Late Spring

Movies Reviews
Late Spring

Original Release Date: 1949
Director: Yasujiro Ozu
Writers: Yasujiro Ozu and Kogo Nodo
Cinematography: Yuharu Atsuta
Starring: Setsuko Hara, Chishu Ryu
Studio info: Criterion, 110 mins.

Ozu’s best film an understated masterpiece

Late Spring—the best film by Japanese master Yasujiro Ozu and one of the greatest films ever made—is finally available on DVD. It’s the story of a widowed father and his daughter, played by two of Ozu’s favorite actors, Chishu Ryu and Setsuko Hara, and—like many of Ozu’s films—it’s deeply affecting even though it completely lacks the elements that drive most tear-jerkers: villains and stupidity.

No, this movie is about good souls trying to balance their own needs with those of the people they care about. Hara plays a woman of marrying age in post-war Japan who is content to stay home and care for her aging father instead of setting out on her own. But her father worries that, in her late spring, she is throwing her life away. As he tries to convince her of this, the story unfolds in the grey areas between guilt and responsibility, between self-sacrifice and personal worth.

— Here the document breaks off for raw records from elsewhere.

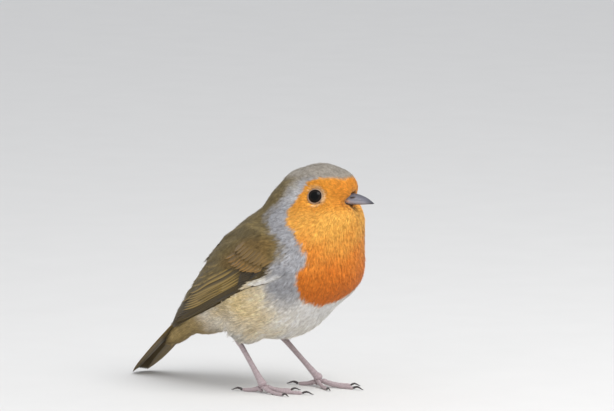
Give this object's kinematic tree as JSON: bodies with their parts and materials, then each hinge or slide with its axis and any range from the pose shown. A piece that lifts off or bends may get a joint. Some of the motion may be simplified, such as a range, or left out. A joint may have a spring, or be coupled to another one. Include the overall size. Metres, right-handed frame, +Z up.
{
  "type": "standing robin",
  "caption": "Small round-bodied songbird with a rust-orange face and breast, standing still with its tail tip on the floor.",
  "frame": {"origin": "on the floor, under the middle of the bird's bounding box", "axes": "+X the way the body heads, tail to bill; +Y to the bird's left; +Z up"},
  "size_m": [0.118, 0.0536, 0.091],
  "materials": {
    "orange_face": "soft short feathers, rust orange",
    "grey_brown": "soft feathers, grey-brown",
    "orange_breast": "soft loose feathers, rust orange",
    "olive_back": "soft feathers, warm olive-brown",
    "pale_belly": "soft loose feathers, off-white to buff",
    "wing_brown": "firm overlapping feathers, brown with pale edges",
    "tail_brown": "firm overlapping feathers, brown",
    "eye_black": "wet gloss, black-brown",
    "bill_grey": "satin horn, dark grey",
    "leg_pink": "dull scaly skin, pinkish grey-brown",
    "claw_dark": "satin horn, dark brown"
  },
  "bodies": {
    "root": {"bill_lower": "bill_grey", "bill_upper": "bill_grey", "breast": "orange_breast", "claw_hallux_left": "claw_dark", "claw_hallux_right": "claw_dark", "claw_inner_left": "claw_dark", "claw_inner_right": "claw_dark", "claw_middle_left": "claw_dark", "claw_middle_right": "claw_dark", "claw_outer_left": "claw_dark", "claw_outer_right": "claw_dark", "eye_left": "eye_black", "eye_right": "eye_black", "flight_feathers_left": "wing_brown", "flight_feathers_right": "wing_brown", "head": "orange_face", "neck": "grey_brown", "rump": "pale_belly", "tail": "tail_brown", "tarsus_left": "leg_pink", "tarsus_right": "leg_pink", "thigh_left": "pale_belly", "thigh_right": "pale_belly", "toe_hallux_left": "leg_pink", "toe_hallux_right": "leg_pink", "toe_inner_left": "leg_pink", "toe_inner_right": "leg_pink", "toe_middle_left": "leg_pink", "toe_middle_right": "leg_pink", "toe_outer_left": "leg_pink", "toe_outer_right": "leg_pink", "trunk": "olive_back", "wing_left": "wing_brown", "wing_right": "wing_brown"}
  },
  "joints": []
}
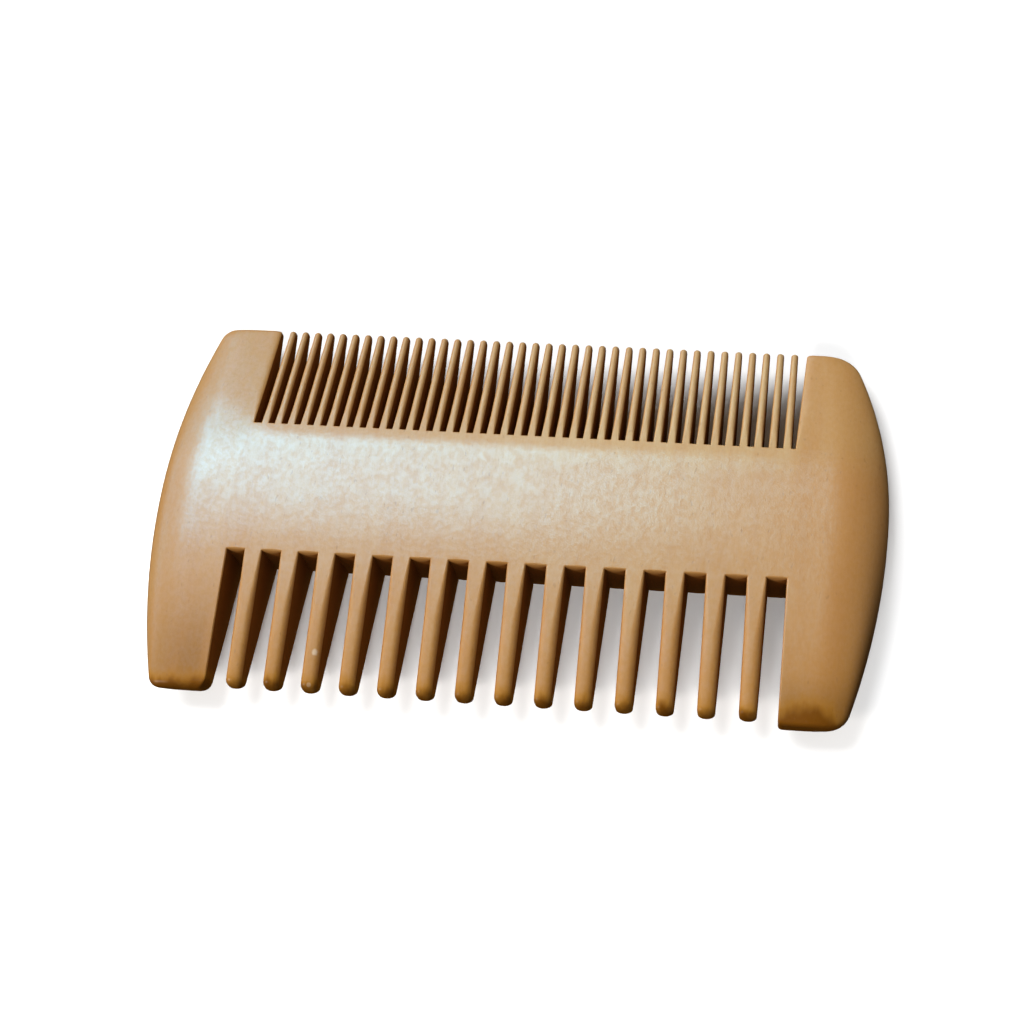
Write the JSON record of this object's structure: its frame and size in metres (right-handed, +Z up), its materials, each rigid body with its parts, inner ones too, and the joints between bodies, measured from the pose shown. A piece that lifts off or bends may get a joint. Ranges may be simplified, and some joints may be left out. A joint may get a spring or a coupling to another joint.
{
  "type": "double-sided comb",
  "caption": "Flat double-sided wooden comb: wide teeth along one edge, fine teeth along the other, a plain spine between them and a bulged guard at each end.",
  "frame": {"origin": "middle of the comb's outline, on the surface that it lies flat on", "axes": "+X along the length, +Y across towards the fine teeth (-Y towards the wide teeth), +Z up through the thickness"},
  "size_m": [0.1, 0.0548, 0.0082],
  "materials": {
    "wood": "satin, lightly oiled and polished pale fruitwood, darker at the end grain"
  },
  "bodies": {
    "root": {"spine": "wood", "left_end_guard": "wood", "right_end_guard": "wood", "wide_tooth_01": "wood", "wide_tooth_02": "wood", "wide_tooth_03": "wood", "wide_tooth_04": "wood", "wide_tooth_05": "wood", "wide_tooth_06": "wood", "wide_tooth_07": "wood", "wide_tooth_08": "wood", "wide_tooth_09": "wood", "wide_tooth_10": "wood", "wide_tooth_11": "wood", "wide_tooth_12": "wood", "wide_tooth_13": "wood", "wide_tooth_14": "wood", "fine_tooth_01": "wood", "fine_tooth_02": "wood", "fine_tooth_03": "wood", "fine_tooth_04": "wood", "fine_tooth_05": "wood", "fine_tooth_06": "wood", "fine_tooth_07": "wood", "fine_tooth_08": "wood", "fine_tooth_09": "wood", "fine_tooth_10": "wood", "fine_tooth_11": "wood", "fine_tooth_12": "wood", "fine_tooth_13": "wood", "fine_tooth_14": "wood", "fine_tooth_15": "wood", "fine_tooth_16": "wood", "fine_tooth_17": "wood", "fine_tooth_18": "wood", "fine_tooth_19": "wood", "fine_tooth_20": "wood", "fine_tooth_21": "wood", "fine_tooth_22": "wood", "fine_tooth_23": "wood", "fine_tooth_24": "wood", "fine_tooth_25": "wood", "fine_tooth_26": "wood", "fine_tooth_27": "wood", "fine_tooth_28": "wood", "fine_tooth_29": "wood", "fine_tooth_30": "wood", "fine_tooth_31": "wood", "fine_tooth_32": "wood", "fine_tooth_33": "wood", "fine_tooth_34": "wood", "fine_tooth_35": "wood", "fine_tooth_36": "wood", "fine_tooth_37": "wood", "fine_tooth_38": "wood", "fine_tooth_39": "wood"}
  },
  "joints": []
}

Ozu’s patient camera picks up the tender performances so clearly that I find myself watching every understated facial expression for clues that explain this very foreign family dynamic. Many Westerners are intimately familiar with the career and family themes Ozu explores in Tokyo Story, his best-known film. But few 21st-century Americans have felt the kind of conflict that the daughter in Late Spring feels, which makes the film all the more remarkable for bridging this cultural gap and grabbing hold of us anyway.

As director and Ozu fan Jim Jarmusch says in his film Ghost Dog: The Way of the Samurai, “the end is important in all things.” It’s a quote from Hagakure, a samurai instruction book, but this observation surely applies to movies. Late Spring ends with a simple, everyday act-someone peeling a piece of fruit—but by the time it gets there Ozu has so completely earned our attention, respect and emotional involvement that this simple act never fails to leave a lump in the throat. It’s an ending without words—Ozu knew we wouldn’t need any.